Ils subissent aussi parfois des brimades à l'école et se sentent forcés de réussir, pour répondre aux attentes de la société.

Réseaux sociaux

Pour ces jeunes fragiles, « la rentrée crée de l'anxiété », explique Kuniyasu Hiraiwa, représentant d'AfterSchool, une des organisations privées qui se mobilisent, notamment via des encarts dans la presse, pour aider les parents à détecter les signes avant-coureurs.

Et de recommander de « ne pas forcer un enfant à retourner en classe ce jour si cela paraît trop douloureux ».

« Je leur dis : vous n'êtes pas seuls, si vous souffrez, parlez, à n'importe qui, mais parlez. S'il n'y a personne à qui vous confier, appelez le service " SOS enfants " du ministère », a lancé, vendredi, le ministre de l'Éducation, Yoshimasa Hayashi.

Le taux de mort par suicide dans son ensemble est passé, au Japon, de 24,2 pour 100.000 habitants en 2005 à 17,3 en 2016, soit un recul de 28,5 %, mais il reste encore le plus élevé des pays du G7.

Si les risques sont aujourd'hui mieux détectés auprès des hommes d'âge mûr, le nombre de suicides des adolescents, lui, stagne, et nécessite une autre approche pour les inciter à se confier à « un adulte de confiance, en cas de problème ».

L'analyse des messages postés sur les réseaux sociaux est aussi indispensable, car, si les adultes s'adressent aux services téléphoniques de prévention, les ados, eux, laissent plutôt des signaux sur internet.

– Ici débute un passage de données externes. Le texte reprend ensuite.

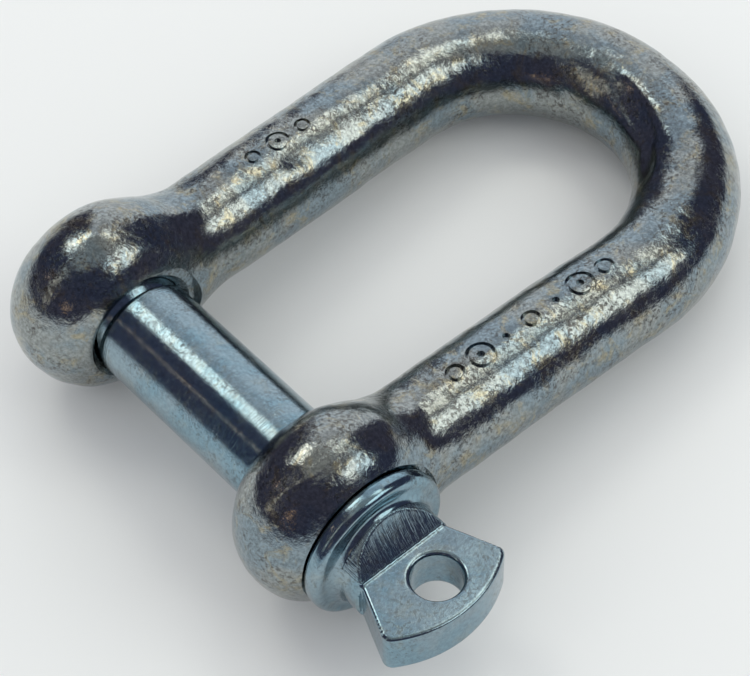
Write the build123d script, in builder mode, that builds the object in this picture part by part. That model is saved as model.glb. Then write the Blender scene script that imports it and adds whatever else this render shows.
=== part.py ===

« Ils utilisent des mots-clés - "Je veux mourir" ou "mort en douceur", autrement dit, avant de passer à l'acte, ils lancent divers SOS qui hélas passent souvent inaperçus par l'entourage », déplore YuYu Horun.

Cela vaut aussi pour les jeunes d'une vingtaine d'années, une population fragilisée par la dureté de l'entrée dans la vie active.

Culture de l'excellence

« La pression sociale exercée sur les nouvelles recrues est très forte », rappelle Yutaka Motohashi, directeur du Centre japonais des mesures de prévention contre le suicide. Les jeunes employés se sentent des « moins que rien » s'ils échouent dans l'entreprise qui les a embauchés sur des critères d'excellence, parce qu'ils sortent des meilleures universités du pays.

Malgré la médiatisation récente de plusieurs cas et la mise en cause des employeurs pour « karoshi » (mort par excès de labeur), le problème est loin d'être résolu, tant la culture du sacrifice disciplinaire et la hantise de perdre la face restent ancrées dans les esprits.